Distribution of Clarinase, the medicinal equivalent to Claritin, is apparently being restricted in Taiwan.
Clarinase is the OTC allergy drug of choice for many allergy sufferers in Taiwan. I have used Clarinase regularly (a couple times a month) over the years because it’s a wonderful product. Anybody who has any sort of acute sinus or allergy symptoms knows that this drug is a good thing. But apparently it has been targeted for control for the same reasons that it has been restricted in the US, it’s high content of pseudoephedrine. One tablet of Clarinase has 120 mg of pseudoephedrine, albeit in a time-released formula. The other, the only other, ingredient is 5mg of loratadine, an antihistimine.
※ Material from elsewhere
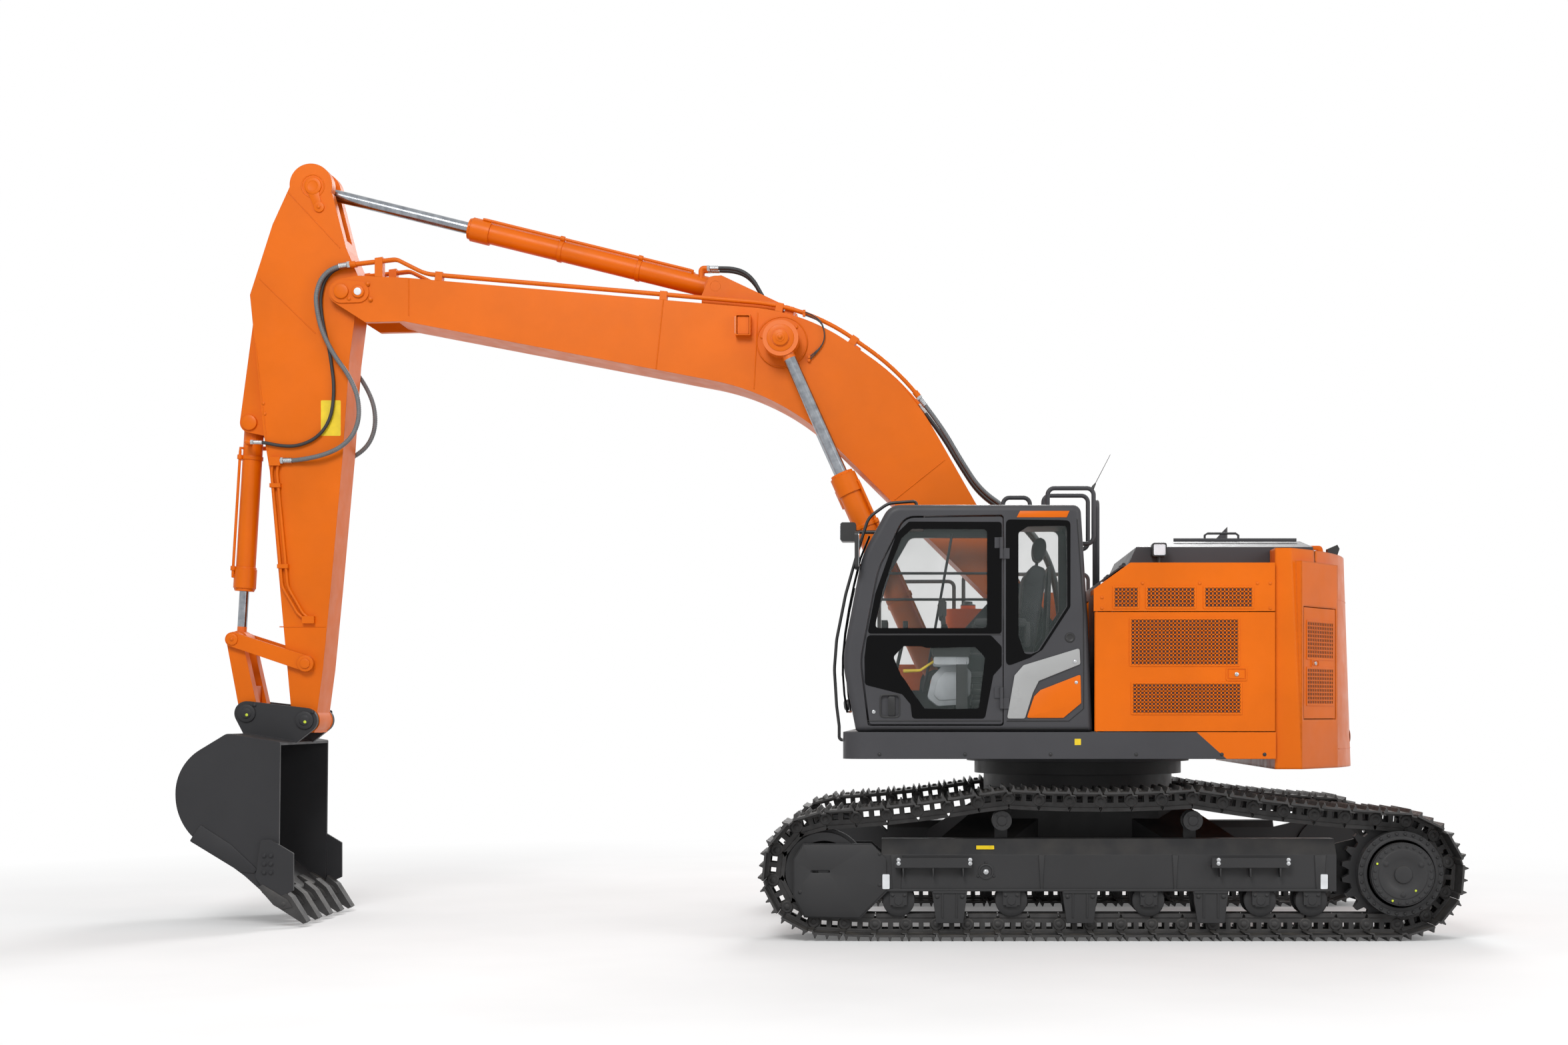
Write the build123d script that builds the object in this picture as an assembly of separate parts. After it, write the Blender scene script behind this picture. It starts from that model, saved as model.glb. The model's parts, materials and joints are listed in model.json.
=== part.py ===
from build123d import *
import math
import os

# Crawler excavator with a short tail. Millimetres; X points to the tail, Y to the right side, Z up.
# The model is drawn about the swing axis, X = Y = 0, on the ground, Z = 0, and is shifted along X
# when it is written, so that the origin lies under the middle of its bounding box.

# Fits between pieces
SEAT_GAP = 0.3            # a piece on its seat, on another body
PIN_GAP = 0.1             # pin or rod in its bore, on the radius
SIDE_GAP = 6.0            # beside a moving piece
PANEL_GAP = 6.0           # round a door or a lid
ROOM = 1.0                # how far a cutting tool runs past a face

# Undercarriage
GAUGE = 2590.0            # between the track centre lines
TUMBLERS = 4050.0         # idler centre to sprocket centre
TRACK_MID_X = 131.0       # middle of the tracks, behind the swing axis
SHOE_COUNT = 48
SHOE_WIDTH = 600.0
SHOE_PLATE = 12.0
GROUSER = 28.0
GROUSER_TIP = 9.0
WHEEL_PIN_R = 366.0       # link pins' radius on idler and sprocket
PIN_TO_PLATE = 57.0       # link pin line to the shoe
PIN_TO_RAIL = 75.0        # link pin line to the rail that the rollers run on
IDLER_LIFT = 12.0
SIDE_BAR = 46.0           # width of one row of links
SIDE_BAR_SPREAD = 140.0   # between the two rows' middles
SPROCKET_TEETH = 21
SPROCKET_WIDTH = 76.0
TOOTH_HEIGHT = 34.0
DRIVE_R = 262.0           # motor housing in the frame's ring
ROLLER_R = 95.0
YOKE_IN = 121.0           # idler yoke's inner faces, from the track's middle
YOKE_WALL = 24.0
ROLLER_LENGTH = 230.0
CARRIER_R = 72.0
CARRIER_SPREAD = 1350.0
CARRIER_MID_X = 38.0
CARRIER_PIN_Z = 990.0     # link pins over the carrier rollers
CARRIER_CLEARANCE = 14.0  # the straight links cut the corner over a roller
CARRIER_BRACKET = 106.0   # bracket's face, inside the track's middle
TRACK_SAG = 22.0
LOWER_ROLLERS_X = (-1367.0, -1007.0, -572.0, -90.0, 395.0, 830.0, 1183.0, 1545.0)
GUARDS_X = (-1007.0, -90.0, 830.0)
GUARD_LENGTH = 250.0

FRAME_TOP = 700.0
FRAME_SIDE_TOP = 592.0
FRAME_BOTTOM = 335.0
FRAME_WIDTH = 290.0
FRAME_FRONT_X = -1488.0
FRAME_REAR_X = 1715.0
FRAME_WALL = 16.0

BODY_HALF = 760.0         # half the car body's middle box
BODY_BOTTOM = 520.0
BODY_TOP = 960.0
RING_SEAT_TOP = 1033.0
RING_INNER_R = 724.0
RING_OUTER_R = 795.0
RING_SPLIT_Z = 1134.0
RING_BORE_R = 560.0

# Upperstructure
DECK_BOTTOM = 1228.0
DECK_FLOOR = 1268.0
DECK_TOP = 1457.0
DECK_FRONT_X = -1761.0
DECK_HALF_WIDTH = 1495.0
DECK_CORNER = 150.0
HOUSE_SEAM_X = 1280.0     # counterweight's front face
TAIL_R = 2070.0
TAIL_DRAFT = 52.0
COUNTERWEIGHT_BOTTOM = 1195.0
COUNTERWEIGHT_TOP = 2752.0
COUNTERWEIGHT_SIDE = DECK_HALF_WIDTH - 35.0
CORNER_DOOR_INNER_Y = 1000.0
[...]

It should be noted that you can still easily buy products with 60mg of pseudoephedrine/tablet in a non-time-released formula, so it’s hard to understand why this product is being targeted for restriction.
A few months ago, I found Clarinase increasingly difficult to buy. In Taitung I can’t buy it at all. I was recently back in Kaohsiung, and I went to a couple pharmacies and inquired as to what was going on. The guy in the first pharmacy gave me a line of nonsense that I’d heard before – something about it simply not being sold in Taiwan anymore. I even asked him if I went to a doctor and asked for it if I could get it, and he said no. As I later learned, he was wrong.
A woman in the second pharmacy finally spilled the beans. What’s happening is that these pharmacies are being required to register or account for everything they are selling due to what the government perceives as abuse of this product by what the laoban called teenagers. So, she, as a pharmacy owner, has to, as she put it, ‘pai4 dui4′ or line up or wait for this product. Furthermore, she has to account for what she has sold. That is, she has to sign off on it all.
I should mention that I had to press the issue on this product for her to finally pull it out from behind the counter. It’s being hoarded, apparently.